Bang go the braincells, the liver shivers, and the skin starts to shrivel like a dehydrated prune. Another weekend of intoxication subsides like a cliffside cottage tumbling into the sea.
All day Sunday, vodka-in-the-neck returned on me as if a putrid dog was p**sing down my hairy throat. I'd recommend it. Vodka-in-the neck that is. First you swig the neck of a Smirnoff Ice, then you fill the neck up with a double vodka. Four of these and Bob's your uncle, your aunt and a comedy game with a porcelain bowl.
This celebration was prompted by visiting Jez, an excellent friend from University. Jez has put a bun in his wife's oven, and we had to spend our bread on toasting his success.
Fred (short for Frederica) is showing a bump that represents 12 weeks of nervousness. The impregnation has come as a great relief to them both, particularly Jez. It is a worry for every man, to some extent. My personal experience is that rugby boots make soft work of unprotected gonads, and slipping on electric fences makes pubic hair stand on end. Despite similar accidental tortures, Jez's tadpoles have proved that they can swim vigorously, vigorously enough to reach the spherical gamete of womanness and turn it into a prawn.
Jubilent at seeing each other again, Jez and I left Fred with the washing up and a lime cordial. On Fred's suggestion we headed into town to chat mano-a-mano, and read birds' names from an Eye-spy paperback - such as Shag, Shoveller, Spoonbill, Little Tern, Woodcock, Swallow, Mistel Thrush, Great Tit, Raven, Great Skua, Horned Lark, Northern Flicker, Ruff etc.
Jez wore a pink cardigan so come 3a.m. every bouncer directed us to gay bars,which weren't on the agenda for us. After 3 vodka-in-the-necks and 4 jugs of Star we found a place with titties and beer in a seedy backstreet of Bristol. Unfortunately, this wasn't the kind of bar where the girls take off their clothes for money, but it was the kind of place to hang out with Gracey and her sister, Memphis.
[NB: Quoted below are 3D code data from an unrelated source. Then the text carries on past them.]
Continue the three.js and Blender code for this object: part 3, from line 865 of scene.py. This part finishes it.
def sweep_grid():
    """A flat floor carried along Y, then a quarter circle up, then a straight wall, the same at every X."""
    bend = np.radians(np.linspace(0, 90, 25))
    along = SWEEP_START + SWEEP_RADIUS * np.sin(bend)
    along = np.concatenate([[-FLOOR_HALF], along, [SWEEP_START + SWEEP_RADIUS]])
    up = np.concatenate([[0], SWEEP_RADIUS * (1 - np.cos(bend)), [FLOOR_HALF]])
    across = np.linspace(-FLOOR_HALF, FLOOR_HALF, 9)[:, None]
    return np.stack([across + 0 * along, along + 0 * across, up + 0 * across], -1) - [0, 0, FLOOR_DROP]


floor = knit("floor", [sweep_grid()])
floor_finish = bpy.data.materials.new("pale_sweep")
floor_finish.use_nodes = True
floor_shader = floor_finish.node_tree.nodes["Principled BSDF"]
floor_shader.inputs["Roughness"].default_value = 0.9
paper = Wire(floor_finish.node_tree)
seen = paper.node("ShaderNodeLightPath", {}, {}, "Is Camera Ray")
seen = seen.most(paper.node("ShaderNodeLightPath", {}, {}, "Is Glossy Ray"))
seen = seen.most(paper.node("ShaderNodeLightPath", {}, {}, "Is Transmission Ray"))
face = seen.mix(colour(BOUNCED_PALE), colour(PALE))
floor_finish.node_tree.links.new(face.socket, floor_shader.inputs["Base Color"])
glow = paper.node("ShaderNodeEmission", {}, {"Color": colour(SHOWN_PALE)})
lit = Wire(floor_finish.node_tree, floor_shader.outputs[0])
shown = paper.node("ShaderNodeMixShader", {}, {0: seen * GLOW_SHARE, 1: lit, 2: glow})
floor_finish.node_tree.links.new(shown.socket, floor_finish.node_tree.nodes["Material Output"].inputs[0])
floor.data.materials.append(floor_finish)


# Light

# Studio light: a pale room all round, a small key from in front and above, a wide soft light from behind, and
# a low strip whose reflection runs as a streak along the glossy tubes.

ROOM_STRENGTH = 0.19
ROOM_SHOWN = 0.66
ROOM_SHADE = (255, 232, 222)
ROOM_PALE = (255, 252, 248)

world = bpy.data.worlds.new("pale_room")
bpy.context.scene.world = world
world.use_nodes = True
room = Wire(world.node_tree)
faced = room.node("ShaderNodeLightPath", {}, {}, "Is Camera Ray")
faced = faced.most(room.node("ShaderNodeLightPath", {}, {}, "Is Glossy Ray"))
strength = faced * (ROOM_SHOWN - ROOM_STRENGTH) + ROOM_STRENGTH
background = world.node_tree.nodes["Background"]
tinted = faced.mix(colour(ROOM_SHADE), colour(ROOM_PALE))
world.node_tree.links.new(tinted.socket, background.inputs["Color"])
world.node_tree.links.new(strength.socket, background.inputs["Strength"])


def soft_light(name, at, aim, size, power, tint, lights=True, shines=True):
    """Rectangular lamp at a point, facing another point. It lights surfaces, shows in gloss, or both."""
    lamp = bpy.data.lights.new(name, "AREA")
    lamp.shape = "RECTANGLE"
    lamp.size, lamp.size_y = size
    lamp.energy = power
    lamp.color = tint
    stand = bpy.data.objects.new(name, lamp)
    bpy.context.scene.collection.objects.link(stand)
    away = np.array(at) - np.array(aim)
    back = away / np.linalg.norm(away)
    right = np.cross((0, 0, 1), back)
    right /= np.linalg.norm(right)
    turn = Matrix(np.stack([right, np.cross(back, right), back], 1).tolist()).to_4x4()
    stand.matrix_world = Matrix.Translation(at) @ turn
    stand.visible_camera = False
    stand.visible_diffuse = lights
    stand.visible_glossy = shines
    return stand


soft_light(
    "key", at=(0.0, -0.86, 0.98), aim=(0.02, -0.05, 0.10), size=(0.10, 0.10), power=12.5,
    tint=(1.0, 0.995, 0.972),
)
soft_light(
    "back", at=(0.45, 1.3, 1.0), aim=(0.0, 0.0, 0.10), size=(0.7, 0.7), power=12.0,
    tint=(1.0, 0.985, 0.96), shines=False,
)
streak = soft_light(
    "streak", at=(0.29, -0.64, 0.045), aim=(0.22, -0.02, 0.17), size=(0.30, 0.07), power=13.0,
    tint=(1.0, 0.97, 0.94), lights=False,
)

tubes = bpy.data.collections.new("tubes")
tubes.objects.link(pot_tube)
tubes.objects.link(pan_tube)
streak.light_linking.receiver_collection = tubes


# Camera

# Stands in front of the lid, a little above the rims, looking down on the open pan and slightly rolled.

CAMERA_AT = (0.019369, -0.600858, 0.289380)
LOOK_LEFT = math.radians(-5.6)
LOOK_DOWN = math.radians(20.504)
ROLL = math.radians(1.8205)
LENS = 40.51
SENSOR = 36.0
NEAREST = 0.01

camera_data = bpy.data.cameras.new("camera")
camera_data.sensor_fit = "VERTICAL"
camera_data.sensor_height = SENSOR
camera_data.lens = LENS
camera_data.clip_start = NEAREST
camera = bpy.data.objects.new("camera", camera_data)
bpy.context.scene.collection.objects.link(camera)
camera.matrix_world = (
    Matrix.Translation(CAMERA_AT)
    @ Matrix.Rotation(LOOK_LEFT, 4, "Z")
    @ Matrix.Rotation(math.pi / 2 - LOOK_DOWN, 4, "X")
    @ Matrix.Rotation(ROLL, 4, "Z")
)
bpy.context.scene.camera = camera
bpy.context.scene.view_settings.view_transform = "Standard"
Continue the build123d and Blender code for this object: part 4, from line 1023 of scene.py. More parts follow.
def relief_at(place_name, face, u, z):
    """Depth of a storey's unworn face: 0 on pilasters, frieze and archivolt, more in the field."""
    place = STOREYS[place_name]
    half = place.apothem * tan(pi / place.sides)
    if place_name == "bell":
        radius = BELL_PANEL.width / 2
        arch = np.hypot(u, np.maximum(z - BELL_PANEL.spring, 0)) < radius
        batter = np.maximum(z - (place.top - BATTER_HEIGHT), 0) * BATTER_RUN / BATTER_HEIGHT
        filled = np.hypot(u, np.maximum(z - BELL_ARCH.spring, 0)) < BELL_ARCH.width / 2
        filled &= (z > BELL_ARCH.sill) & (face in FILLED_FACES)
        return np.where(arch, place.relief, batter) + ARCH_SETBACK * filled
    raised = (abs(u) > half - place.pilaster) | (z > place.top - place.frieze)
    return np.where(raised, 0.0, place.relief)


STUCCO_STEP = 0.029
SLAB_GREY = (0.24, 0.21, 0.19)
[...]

Gracey was 17 in age and stone. Twice as wide as me, and when she talked her cleavage leant into my beer as if her nipples would suck up the alcohol and spray it across the room.
In a thick West-Country accent, Gracey told me that she has a one-year-old at home, and her sister who is 19 also has a baby. I asked her, politely, how she spends her free time, she told me: "Oi loike foitin' men. Oi dun loike foitin' wimmin, bah oi loike foitin' men". It was a wise decision not to ask her about the father of her child. When this scary creature from Viz started threatening to flick cigarettes at ethnic minorities Jez and I politely asked her not to (which she did to our surprise), and then we moved away from this unpleasant elephant. Clearly motherhood does not have a calming and maturing influence on all women, we discussed, back on piste.
We started to recover from this ordeal over a kebab and an irn bru. As Corporate Blawg chewed the garlic sauce, Jez told me he wanted me to be one of the three Godfathers to his barn. Congealed chicken fat escaped his nose. Me? A godfather? Had he lost his mind? Apparently not. He said that I was the one to take his sprog to Glastonbury and hear funky jazz musicians in the West End. I decided to park this idea for another day.
And now, back at work, all that seems quite far away. At least two hours on the motorway. Haven't told the wife about the godfather thaing yet, in case she thinks I'm ready for responsiblity.
Corporate Blawg has discovered the fear of fatherhood (approximately 2years and 6 months as agreed with the wife), the fear of fatherhood and losing all that's known and good. So Corporate Blawg has ditched his other blog and will also record here (in green) all that there is to lose before it's gone - craziness of youth, adventures of adolescent proportions, and mis-spent hours between the playstation and the pub.
Corporate Blueg is temporarily on holiday in Rogersnogfairy, for at least another fortnight, maybe.